The 15‐km version of the Canadian regional forecast system

Abstract A new mesoscale version of the regional forecast system became operational at the Canadian Meteorological Centre on 18 May 2004. The main changes to the regional modelling system include an increase in both the horizontal and vertical resolutions (15‐km horizontal resolution and 58 vertical levels instead of 24‐km resolution and 28 levels) as well as major upgrades to the physics package. The latter consist of a new condensation package, with an improved formulation of the cloudy boundary layer, a new shallow convection scheme based on a Kuo‐type closure, and the Kain and Fritsch deep convection scheme, together with a subgrid‐scale orography parametrization scheme to represent gravity wave drag and low‐level blocking effects. The new forecast system also includes a few changes to the regional data assimilation such as additional radiance data from satellites. Objective verifications using a series of cases and parallel runs, along with subjective evaluations by CMC meteorologists, indicate significantly improved performance using the new 15‐km resolution forecast system.
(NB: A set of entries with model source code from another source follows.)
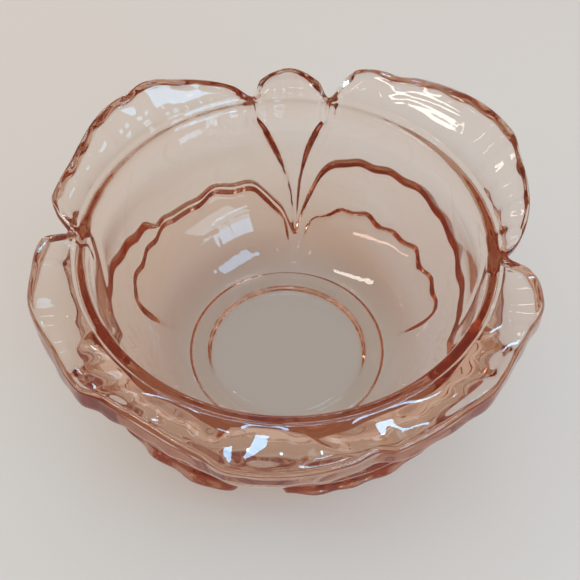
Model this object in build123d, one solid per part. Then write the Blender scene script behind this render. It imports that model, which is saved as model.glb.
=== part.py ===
"""Candy dish pressed from one piece of clear pink glass.

Four wide petals and four narrow ones flare out around a plain round mouth.
Below them two more rows of petals overlap on the outside of the wall, each row
standing out further than the one above. Inside, the bowl is smooth, with a flat
ledge around the mouth that a lid can sit on. The dish stands on a low foot ring.

Millimetres. Origin at the centre of the foot, where it meets the table, +Z up.
Azimuths are in degrees about +Z, from +X.
"""
import os
from math import cos, pi, radians, sin, sqrt

from build123d import *

# Driving dimensions
LEDGE_RADIUS = 58.0          # the mouth, which is the inner edge of the lid ledge
LEDGE_WIDTH = 3.5
LEDGE_HEIGHT = 60.0
REGISTER_HEIGHT = 1.6        # low step outside the ledge, which centres a lid
FLOOR_THICKNESS = 7.0
WALL = 5.0                   # thickness of the wall at the mouth
FOOT_RADIUS = 33.0
FOOT_INNER_RADIUS = 26.0
FOOT_RECESS = 2.0
PETAL_THICKNESS = 3.8        # at the lip of the flared petals
WIDE_RELIEF = 2.4            # how far each row of petals stands out from the plain wall
MIDDLE_RELIEF = 5.0
LOWER_RELIEF = 9.0

# The hollow and the wall are quarter ellipses, upright where they meet the ledge
HOLLOW_CENTRE = 26.0
WALL_CENTRE = 31.0
WALL_UNDERSIDE = 2.0         # height of the wall's lowest point, inside the foot ring
WALL_DEPTH = LEDGE_HEIGHT - WALL_UNDERSIDE
WALL_RADIUS = LEDGE_RADIUS + WALL
REGISTER_RADIUS = LEDGE_RADIUS + LEDGE_WIDTH
REGISTER_TOP = LEDGE_HEIGHT + REGISTER_HEIGHT

# Flared petals: first and last azimuth, radius and height of the lip
NARROW_PETALS = [(74, 105, 71.0, 65.0), (174, 216, 75.0, 65.0), (254, 273, 77.5, 65.0), (330, 357, 74.0, 66.0)]
WIDE_PETALS = [(-4, 77, 76.5, 71.0), (102, 177, 75.0, 68.5), (207, 259, 76.5, 66.0), (266, 337, 77.5, 66.0)]
NOTCH_RADIUS = 63.5          # how far the notches between petals cut in towards the mouth
LOBE_WIDTH = 15.0            # degrees of azimuth for each wave along a petal's edge
LOBE_DEPTH = 0.8

# Petals on the wall: azimuth of the middle, half the width, and height of the tip
WIDE_WALL_PETALS = [(37, 42, 64), (140, 40, 64), (233, 30, 64), (303, 37, 64)]
MIDDLE_PETALS = [(39, 46, 40), (150, 40, 33), (225, 37, 39), (305, 40, 39)]
LOWER_PETALS = [(42, 44, 18), (134, 46, 24), (228, 34, 23), (304, 38, 21)]
PETAL_BASE = 1.2             # petals on the wall end just above the table


def quarter_ellipse(centre, radius, lowest):
    """Curve of the wall's section, from the floor out and up to the ledge's height."""
    return EllipticalCenterArc(
        (centre, LEDGE_HEIGHT), radius - centre, LEDGE_HEIGHT - lowest, 270, arc_size=90
    )


def turn(section):
    """Turn a section drawn as radius and height once about the vertical."""
    return revolve(Plane.XZ * section.sketch, Axis.Z, 360)


def make_wall(relief):
    """A bowl, solid inside, whose wall stands out from the plain one by relief."""
    with BuildSketch() as section:
        with BuildLine():
            outer = quarter_ellipse(WALL_CENTRE, WALL_RADIUS + relief, WALL_UNDERSIDE)
            Polyline(
                outer @ 1,
                (WALL_RADIUS + relief, REGISTER_TOP),
                (0, REGISTER_TOP),
                (0, WALL_UNDERSIDE),
                outer @ 0,
            )
        make_face()
    return turn(section)


def make_hollow():
    """The air inside: the bowl up to the ledge, and the wider register above the ledge."""
    top = LEDGE_HEIGHT + 20
    with BuildSketch() as section:
        with BuildLine():
            inner = quarter_ellipse(HOLLOW_CENTRE, LEDGE_RADIUS, FLOOR_THICKNESS)
            Polyline(
                inner @ 1,
                (REGISTER_RADIUS, LEDGE_HEIGHT),
                (REGISTER_RADIUS, top),
                (0, top),
                (0, FLOOR_THICKNESS),
                inner @ 0,
            )
        make_face()
    return turn(section)


def make_flare(lip_radius, lip_height, relief):
    """A full ring of flared glass, curling out and up from the wall to a rounded lip."""
    root_height = 0.7 * LEDGE_HEIGHT
    drop = (LEDGE_HEIGHT - root_height) / WALL_DEPTH
    root = (WALL_CENTRE + (WALL_RADIUS + relief - WALL_CENTRE) * sqrt(1 - drop * drop), root_height)
    under_lip = (lip_radius, lip_height - PETAL_THICKNESS)
    nose = (lip_radius + 0.5, lip_height - 0.35 * PETAL_THICKNESS)
    over_lip = (lip_radius - 0.6 * PETAL_THICKNESS, lip_height)
    bend = (root[0] + 0.27 * (under_lip[0] - root[0]), root[1] + 0.62 * (under_lip[1] - root[1]))
    inner_bend = (
        REGISTER_RADIUS + 0.55 * (over_lip[0] - REGISTER_RADIUS),
        REGISTER_TOP + 0.42 * (over_lip[1] - REGISTER_TOP),
    )
    with BuildSketch() as section:
        with BuildLine():
            ThreePointArc(root, bend, under_lip)
            ThreePointArc(under_lip, nose, over_lip)
            ThreePointArc(over_lip, inner_bend, (REGISTER_RADIUS, REGISTER_TOP))
            Polyline(
                (REGISTER_RADIUS, REGISTER_TOP),
                (LEDGE_RADIUS, LEDGE_HEIGHT),
                (LEDGE_RADIUS, root_height),
                root,
            )
        make_face()
    return turn(section)


def make_flared_petal(first, last, lip_radius, lip_height, relief):
    """One petal of the top row, cut from its flare by an outline with a waved edge."""
    lobes = max(2, round((last - first) / LOBE_WIDTH))
    steps = 4 * lobes
    edge = []
    for step in range(steps + 1):
        across = -cos(pi * step / steps)
        arch = (1 - abs(across) ** 2.6) ** (1 / 2.6)
        wave = LOBE_DEPTH * cos(pi * lobes * (across + 1)) * arch
        radius = NOTCH_RADIUS + (lip_radius + LOBE_DEPTH - NOTCH_RADIUS) * arch - LOBE_DEPTH + wave
        azimuth = radians((first + last + across * (last - first)) / 2)
        edge.append((radius * cos(azimuth), radius * sin(azimuth)))
    with BuildSketch() as outline:
        with BuildLine():
            crown = Spline(edge)
            Polyline(crown @ 1, (0, 0), crown @ 0)
        make_face()
    return make_flare(lip_radius, lip_height, relief) & extrude(outline.sketch, amount=lip_height + 5)


def make_wall_petal(ring, azimuth, half_width, tip_height):
    """One petal on the wall: the part of a thicker wall inside an arched, waved outline."""
    lobes = 3
    steps = 4 * lobes
    shoulder = 0.4 * tip_height
    edge = []
    for step in range(steps + 1):
        angle = pi * (1 - step / steps)
        arch = sin(angle) ** 0.8
        wave = LOBE_DEPTH * (cos(2 * lobes * angle) - 1) / 2 * arch
        edge.append((half_width * cos(angle), shoulder + (tip_height - shoulder + wave) * arch))
    base_width = 0.75 * half_width
    with BuildSketch() as outline:
        with BuildLine():
            crown = Spline(edge)
            Polyline(crown @ 1, (base_width, PETAL_BASE), (-base_width, PETAL_BASE), crown @ 0)
        make_face()
    facing = Plane(origin=(0, 0, 0), x_dir=(0, 1, 0), z_dir=(1, 0, 0)).rotated((0, 0, azimuth))
    return ring & extrude(facing * outline.sketch, amount=2 * WALL_RADIUS)


def make_petals():
    """Every petal of the three rows."""
    petals = [make_flared_petal(*petal, relief=0) for petal in NARROW_PETALS]
    petals += [make_flared_petal(*petal, relief=WIDE_RELIEF) for petal in WIDE_PETALS]
    rows = [(WIDE_RELIEF, WIDE_WALL_PETALS), (MIDDLE_RELIEF, MIDDLE_PETALS), (LOWER_RELIEF, LOWER_PETALS)]
    for relief, row in rows:
        ring = make_wall(relief)
        petals += [make_wall_petal(ring, *petal) for petal in row]
    return petals


def make_dish():
    """The whole dish, as the one solid that leaves the mould."""
    foot = Cylinder(FOOT_RADIUS, 2 * WALL_UNDERSIDE, align=(Align.CENTER, Align.CENTER, Align.MIN))
    recess = Cylinder(FOOT_INNER_RADIUS, FOOT_RECESS, align=(Align.CENTER, Align.CENTER, Align.MIN))
    dish = make_wall(0) + foot
    for petal in make_petals():
        dish = dish + petal
    return dish - make_hollow() - recess


os.makedirs("parts", exist_ok=True)
export_step(make_dish(), "parts/glass_dish.step")
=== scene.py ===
"""Candy dish of pressed pink glass, for Blender 4.5: one closed mesh of clear glass on a pale floor.

The dish is laid out as columns, one for each azimuth round the bowl, and rows, which run
from the centre of the underside, over the foot ring, up the outside past the three rows
of petals, round the lip, down the inside and back to the centre. Lengths are millimetres
until the mesh is made. Azimuths are degrees about +Z, from +X. A value that differs from
column to column is an array of columns by 1, and one that differs from row to row an array
of 1 by rows.
"""

import math

import bpy
import numpy as np
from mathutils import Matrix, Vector


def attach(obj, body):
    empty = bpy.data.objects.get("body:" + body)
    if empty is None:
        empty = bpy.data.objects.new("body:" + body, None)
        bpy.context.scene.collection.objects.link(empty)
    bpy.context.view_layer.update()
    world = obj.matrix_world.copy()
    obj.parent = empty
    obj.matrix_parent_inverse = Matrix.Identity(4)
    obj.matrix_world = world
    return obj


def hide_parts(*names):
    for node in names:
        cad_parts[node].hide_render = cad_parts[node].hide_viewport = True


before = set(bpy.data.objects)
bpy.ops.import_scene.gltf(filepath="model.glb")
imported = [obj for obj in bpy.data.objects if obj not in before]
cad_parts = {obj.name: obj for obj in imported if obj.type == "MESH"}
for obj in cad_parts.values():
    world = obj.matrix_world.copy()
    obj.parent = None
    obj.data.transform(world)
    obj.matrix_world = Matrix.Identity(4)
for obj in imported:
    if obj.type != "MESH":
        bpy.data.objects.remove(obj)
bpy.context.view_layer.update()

MM = 0.001

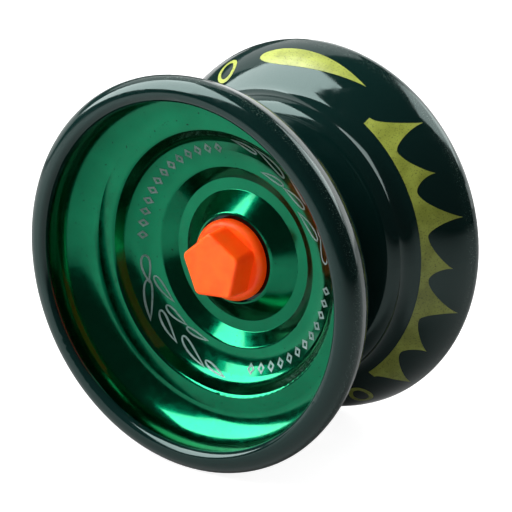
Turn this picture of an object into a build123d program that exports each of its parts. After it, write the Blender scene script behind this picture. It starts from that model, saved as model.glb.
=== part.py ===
"""Ball-bearing yo-yo: two turned halves clamped on a threaded stud by pentagonal knobs.

Frame: the axle lies along Y, +Z is up, and the origin is the middle of the string gap on the axle.
Units are millimetres. Every round piece is drawn in a half plane whose first coordinate is the
radius from the axle and whose second is the distance out from the middle of the gap.
"""

import math
import os

from build123d import *

os.makedirs("parts", exist_ok=True)

# Sides of the gap: the front half faces -Y, the rear half +Y.
SIDES = {"front": -1, "rear": 1}

# Overall size.
outer_radius = 27.5
lip_station = 16.75
half_gap = 1.65

# Outside of a half, from the rim towards the gap.
rim_arc_radius = 9.33
rim_top_deg = -10
rim_step = (22.5, 7.7)
cove_middle = (21.35, 6.75)
shoulder_edge = (20.9, 5.4)
shoulder_middle = (20.2, 4.35)
shoulder_end = (18.9, 3.75)
gap_face_radius = 11.0

# Rolled lip with a narrow flat crest.
lip_outer_round = 2.0
lip_land_outer = outer_radius - lip_outer_round
lip_land_inner = 25.15
lip_inner_radius = 24.15
lip_under_station = 15.7

# Visible face of the cup, from the lip towards the axle. The wall leans in over the bowl.
cup_thickness = 0.4
cup_edge = (24.9, 15.6)
wall_lean_deg = 25
ledge_slope_deg = 6.5
crease = (18.75, 8.1)
crease_slope_deg = 62
dish_cone_deg = 24
dish_knee = (14.8, 4.59)
dish_end = (12.95, 4.33)
floor_outer_radius = 11.1
floor_inner_radius = 9.45
floor_station = 2.65
hill_shoulder = (6.6, 4.57)
hill_top = (6.25, 4.63)
bowl_round = 4.9
crease_round = 0.6
dish_corner_round = 2.5
dish_knee_round = 5.0
dish_end_round = 0.5
floor_round = 0.15
hill_round = 0.5

# Stud and clamping hardware.
thread_pitch = 0.7
stud_radius = 1.97
stud_root_radius = 1.62
stud_half_length = 8.5
stud_clearance = 0.06
hub_floor_station = 3.9
washer_radius = 5.0
washer_thickness = 0.6
washer_bore = 2.6
washer_recess_radius = 3.05
washer_recess_depth = 0.3
insert_radius = 2.9
insert_waist_radius = 2.6
insert_spigot_radius = 2.5
insert_lip_radius = 2.85
insert_lip_thickness = 0.17
insert_end_station = 8.2
insert_flutes = 18
flute_radius = 0.16

# Knob.
knob_base_station = 4.55
knob_flange_radius = 5.82
knob_flange_station = 5.2
knob_shoulder = (5.1, 6.15)
knob_face_station = 9.9
knob_corner_radius = 4.95
knob_corner_round = 0.8
knob_face_round = 0.35
knob_foot_corner_radius = 5.25
knob_foot_corner_round = 1.4
knob_turn_deg = 22.5
knob_bore_end = 8.9

# Bearing, 6.35 x 12.7 x 4.76 mm.
bearing_half_width = 2.38
inner_ring_bore = 3.175
inner_ring_radius = 3.95
outer_ring_bore = 5.35
outer_ring_radius = 6.35
ball_radius = 1.0
ball_circle_radius = 4.65
ball_count = 8
race_clearance = 0.05
cage_inner_radius = 4.4
cage_outer_radius = 4.9
cage_half_width = 1.25
cage_pocket_clearance = 0.06
shield_station = 1.75
shield_thickness = 0.2
shield_inner_radius = 4.15
shield_outer_radius = 5.5
snap_ring_inner_radius = 5.15
snap_ring_outer_radius = 5.62
snap_ring_thickness = 0.25
snap_ring_gap_deg = 34

# Bearing seats and response pads.
slip_fit = 0.04
seat_end_station = 0.08
seat_flange_radius = 4.1
seat_flange_station = 3.0
seat_pocket_clearance = 0.02
bearing_pocket_radius = 6.65
bearing_pocket_station = 2.65
pad_inner_radius = 7.1
pad_outer_radius = 8.9
pad_groove_station = 2.05
pad_proud = 0.05


def half_plane(side):
    """Drawing plane through the axle: x is the radius, y the distance out from the gap."""
    return Plane(origin=(0, 0, 0), x_dir=(1, 0, 0), z_dir=(0, 0, side))


def face_plane(side, station):
    """Plane square to the axle at a station, looking outwards, with its x along the row's X."""
    return Plane(origin=(0, side * station, 0), x_dir=(1, 0, 0), z_dir=(0, side, 0))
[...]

We can conclude from these verifications that the model exhibits a marked reduction in errors, improved predictability by about 12 hours, better forecasts of precipitation, a significant reduction in the spin‐up time, and a different implicit‐explicit partitioning of precipitation. A number of other features include: sharper precipitation patterns, better representation of trace precipitation, and general improvements of deepening lows and hurricanes. In mountainous regions, several aspects are better represented due to combined higher‐resolution orography and the low‐level blocking term.